Sometimes reading about fatalities and incidents on BikinginLA is like reading The LA Times Homicide Blog where you just read a bit about the person's life and ensuing tragedy that followed.

The tragedies in the Homicide Blog usually happen to marginalized, invisible people --- brown and black people --- usually somewhere in South LA, between South LA and Long Beach, or somewhere in Boyle Heights, or in the Mid-Upper San Fernando Valley.  Because the tragedy happens to marginalized, invisible people, the issue is marginalized and invisible.  They don't affect me because they don't directly implicate me or any of the categories I have been identified with or that I willingly actively identify with (However, just because I don't belong to those social categories of those marginalized and invisible people shouldn't de-value those lives).

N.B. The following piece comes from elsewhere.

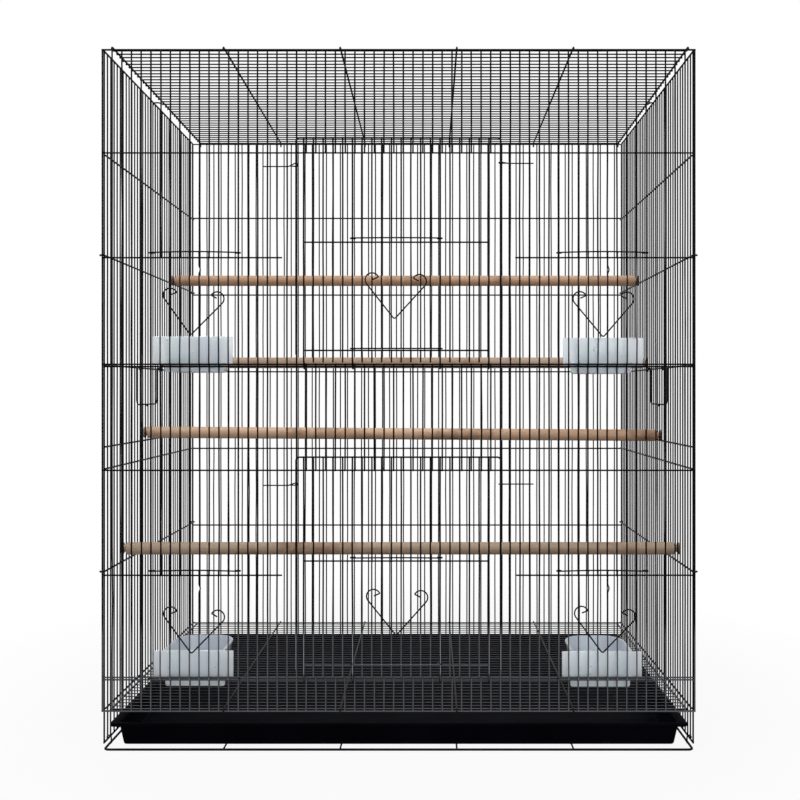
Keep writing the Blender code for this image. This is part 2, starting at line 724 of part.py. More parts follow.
def make_bail(name, side):
    """Handle that hooks round a side rail and hangs outside the panel."""
    radius = hook_radius(CROSS_RADIUS, BAIL_RADIUS)
    hang = SIDE_X + POST_RADIUS + 2 * SEAT_GAP + BAIL_RADIUS - SIDE_RAIL_X
    z = SIDE_MIDDLE_RAIL_Z
    front, back = side_bar_y(BAIL_FIRST_GAP + 0.5), side_bar_y(BAIL_FIRST_GAP + BAIL_GAPS + 0.5)
    middle = (front + back) / 2
    x = side * (SIDE_RAIL_X + hang)

    def eye(y):
        turn = [(SIDE_RAIL_X + a, z + b) for a, b in arc(radius, 315, 45, 6)]
        leg = [(SIDE_RAIL_X + hang, z + 2 * BAIL_RADIUS), (SIDE_RAIL_X + hang, z - radius)]
        return [(side * px, y, pz) for px, pz in turn + leg]

    low = z - BAIL_DROP
    points = eye(front)
    points += fillet((x, front, low), (x, front, z), (x, middle, low), BAIL_CORNER, 2)
    kink = BAIL_KINK
    points += [(x, middle - kink, low), (x, middle, low - kink), (x, middle + kink, low)]
    points += fillet((x, back, low), (x, middle, low), (x, back, z), BAIL_CORNER, 2)
    points += eye(back)[::-1]
    mesh = wires(name, [(points, BAIL_RADIUS, ALONG_Y)])
    place(name, [mesh], "powder_coat", origin=(side * SIDE_RAIL_X, middle, z))


# Feeding cups

def add_prism(bm, near, far):
    """Closed prism between two equal outlines."""
    loops = [[bm.verts.new(p) for p in outline] for outline in (near, far)]
    bm.faces.new(loops[0])
    bm.faces.new(reversed(loops[1]))
    count = len(near)
    for k in range(count):
        n = (k + 1) % count
        bm.faces.new((loops[0][n], loops[0][k], loops[1][k], loops[1][n]))


def plate_mesh(name, centre, sill, plate_y):
    """Plate with a wing on each side above the sill rails."""
    low, high = sill - CUP_DROP, sill - CUP_DROP + CUP_HEIGHT
    wing, body = CUP_PLATE_WIDTH / 2, CUP_BODY_WIDTH / 2 - CUP_DRAFT
    outline = [
        (-wing, sill), (-body, sill), (-body, low), (body, low),
        (body, sill), (wing, sill), (wing, high), (-wing, high),
    ]
    bm = bmesh.new()
    add_prism(bm, *[[(centre + x, y, z) for x, z in outline] for y in (plate_y, plate_y + CUP_WALL)])
    return mesh_of(f"{name}_plate", bm)


def cup_outline(half, front, depth, radius):
    """Counter-clockwise plan of a cup: square front, round back corners."""
    back = front + depth
    right = [(half - radius + a, back - radius + b) for a, b in arc(radius, 0, 90, 4)]
    left = [(-half + radius + a, back - radius + b) for a, b in arc(radius, 90, 180, 4)]
    return right + left + [(-half, front), (half, front)]


def make_cup(name, centre, sill):
    plate_y = HINGE_Y + CROSS_RADIUS + SEAT_GAP
    low, high = sill - CUP_DROP, sill - CUP_DROP + CUP_HEIGHT
    half, wall = CUP_BODY_WIDTH / 2, CUP_WALL
    front = plate_y + wall / 2

    def level(inset, inner_front, z):
        plan = cup_outline(half - inset, inner_front, CUP_DEPTH - inset - (inner_front - front),
                           CUP_CORNER_RADIUS - inset)
        return [(centre + x, y) for x, y in plan], z

    inner = front + wall
    levels = [
        level(CUP_DRAFT, front, low),
        level(0, front, high),
        level(wall, inner, high),
        level(CUP_DRAFT + wall, inner, low + wall),
    ]
    body = lathe_of_outlines(f"{name}_body", levels)
    plate = plate_mesh(name, centre, sill, plate_y)
    lugs = lug_mesh(name, centre, sill, plate_y)
    cup = place(name, [plate, body, lugs], "cup_plastic", origin=(centre, plate_y, sill))
    round_off(cup)


def lug_mesh(name, centre, sill, plate_y):
    """Two hooks on the cup's plate that sit over the sill rail."""
    top = sill + SILL_TWIN_RISE + CROSS_RADIUS + SEAT_GAP
    front = HINGE_Y - CROSS_RADIUS - SEAT_GAP
    thick = CUP_LUG_THICKNESS
    bm = bmesh.new()
    profile = [
        (plate_y + CUP_WALL / 2, top), (plate_y + CUP_WALL / 2, top + thick),
        (front - thick, top + thick), (front - thick, sill), (front, sill), (front, top),
    ]
    for s in (-1, 1):
        middle = centre + s * CUP_LUG_COLUMN * PITCH
        ends = (middle - CUP_LUG_WIDTH / 2, middle + CUP_LUG_WIDTH / 2)
        add_prism(bm, *[[(x, y, z) for y, z in profile] for x in ends])
    return mesh_of(f"{name}_lugs", bm)


# Perches

def make_perch(name, z, gap, tilt=0):
    """Dowel whose grooves grip two side wires at both ends; tilt in degrees."""
    y = side_bar_y(gap + 0.5)
    core = SIDE_PITCH / 2 - BAR_RADIUS - SEAT_GAP
    outer = SIDE_X + BAR_RADIUS + 2 * SEAT_GAP
    inner = outer - PERCH_GROOVE_WIDTH
    half = [
        (inner, PERCH_RADIUS), (inner, core), (outer, core), (outer, PERCH_RADIUS),
        (outer + PERCH_HEAD - PERCH_CHAMFER, PERCH_RADIUS),
        (outer + PERCH_HEAD, PERCH_RADIUS - PERCH_CHAMFER),
    ]
    profile = [(-x, r) for x, r in reversed(half)] + half
    bm = bmesh.new()
    rings = []
    for x, r in profile:
        turn = arc(r, 0, 360, PERCH_SIDES)[:-1]
        rings.append([bm.verts.new((x, a, b)) for a, b in turn])
    for near, far in zip(rings, rings[1:]):
        for k in range(PERCH_SIDES):
            n = (k + 1) % PERCH_SIDES
            bm.faces.new((near[k], near[n], far[n], far[k]))
    bm.faces.new(reversed(rings[0]))
    bm.faces.new(rings[-1])
    mesh = mesh_of(name, bm)
    mesh.transform(Matrix.Translation((0, y, z)) @ Matrix.Rotation(math.radians(tilt), 4, "Y"))
    perch = place(name, [mesh], "wood", origin=(0, y, z))
    round_off(perch)


# The whole cage

def make_cage():
    make_front_panel()
    make_back_panel()
    make_side_panel("left_side_panel", -1)
    make_side_panel("right_side_panel", 1)
    top_front = (RAIL_RADIUS, FRONT_Y, TOP_RAIL_Z)
    top_back = (RAIL_RADIUS, BACK_Y, TOP_RAIL_Z)
    make_grid("roof_panel", top_front, top_back, True)
    foot_front = (RAIL_RADIUS, FRONT_Y, FOOT_RAIL_Z)
    foot_back = (CROSS_RADIUS, BACK_Y - LAYER, BACK_FLOOR_RAIL_Z)
    make_grid("floor_grate", foot_front, foot_back, False)
    make_base_frame()
    make_litter_tray()
    storeys = (
        ("upper", UPPER_SILL_Z, UPPER_FEEDER_TOP_Z, UPPER_LINTEL_Z),
        ("lower", LOWER_SILL_Z, LOWER_FEEDER_TOP_Z, LOWER_LINTEL_Z),
    )
    for storey, sill, feeder_top, lintel in storeys:
        door = make_big_door(f"{storey}_door", sill, lintel)
        hatch_sill, hatch_top = hatch_heights(sill, lintel)
        low = hatch_sill + CROSS_RADIUS + SEAT_GAP + BAR_RADIUS
        centre = door_x(0)
        hatch = make_small_door(f"{storey}_hatch", centre, low, hatch_top, DOOR_Y, guide_hook, door)
        make_heart(f"{storey}_hatch_handle", centre, DOOR_Y, hatch)
        for side, word in ((-1, "left"), (1, "right")):
            make_latch(f"{storey}_{word}_latch", side, lintel, door)
            centre = side * FEEDER_COLUMN * PITCH
            name, low = f"{storey}_{word}_feeder_door", sill + SILL_TWIN_RISE
            flap = make_small_door(name, centre, low, feeder_top, FRONT_Y, guide_elbow)
            make_heart(f"{storey}_{word}_feeder_handle", centre, FRONT_Y, flap)
            make_cup(f"{storey}_{word}_cup", centre, sill)
    make_bail("left_carry_handle", -1)
    make_bail("right_carry_handle", 1)
    make_perch("perch_1", PERCH_HEIGHTS[0], 26)
    make_perch("perch_2", PERCH_HEIGHTS[1], 21)
    make_perch("perch_3", PERCH_HEIGHTS[2], 14, PERCH_TILT)
    make_perch("perch_4", PERCH_HEIGHTS[3], 6)


for old in list(bpy.data.objects):
    bpy.data.objects.remove(old, do_unlink=True)
make_cage()
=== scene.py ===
"""The looks of a black wire flight cage for small birds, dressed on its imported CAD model.

Each panel, door and handle is drawn here as round wire with its welds, in place of the
CAD model's square bars. The cups, tray and perches are drawn with their moulded and
turned detail. Lengths are in metres and angles in degrees, in the CAD model's frame: X to
the right, Y to the back, Z up.
"""

import json
import math
import random

import bpy
from mathutils import Matrix, Vector


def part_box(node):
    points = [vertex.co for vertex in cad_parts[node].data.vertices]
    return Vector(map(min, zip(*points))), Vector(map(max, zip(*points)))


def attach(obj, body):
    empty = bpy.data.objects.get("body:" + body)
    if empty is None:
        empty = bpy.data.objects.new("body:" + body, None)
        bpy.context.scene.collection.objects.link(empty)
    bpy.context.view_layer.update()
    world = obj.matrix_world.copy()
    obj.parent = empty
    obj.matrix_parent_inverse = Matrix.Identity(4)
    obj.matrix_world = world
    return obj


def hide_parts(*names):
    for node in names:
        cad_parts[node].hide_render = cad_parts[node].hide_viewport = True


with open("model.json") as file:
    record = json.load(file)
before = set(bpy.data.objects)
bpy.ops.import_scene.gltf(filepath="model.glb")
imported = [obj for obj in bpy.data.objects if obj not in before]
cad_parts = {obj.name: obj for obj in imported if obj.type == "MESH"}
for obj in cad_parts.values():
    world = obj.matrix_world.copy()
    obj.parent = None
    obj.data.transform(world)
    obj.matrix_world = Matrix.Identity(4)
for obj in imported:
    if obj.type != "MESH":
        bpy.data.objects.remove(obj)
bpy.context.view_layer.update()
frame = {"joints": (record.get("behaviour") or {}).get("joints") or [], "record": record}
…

Biking is done by people of all walks of life in every area of LA.  Biking as a means of transportation is marginalized and invisible;  most people travel by automobile or public transportation.  I guess a few things need to happen to curb this accepted reality:

  1. Biking needs to enter the reality and daily living of the majority of the lives of Angelenos.
  2. Ordinary and marginalized people need to become celebrities.  That is, we should know more about their trajectories in life so that readers identify a lot more with these people.  These reports of reports of these deaths need to talk about these people's lives, knowing about who they are, what they went through.
  3. The streets need to become less like "obstacle courses" that people navigate and rush through;  instead, they should become more like destinations in themselves that people can make meaning of and enjoy.  It seems like interactive maps can help with that.
Only then can these deaths can be less of an accepted reality.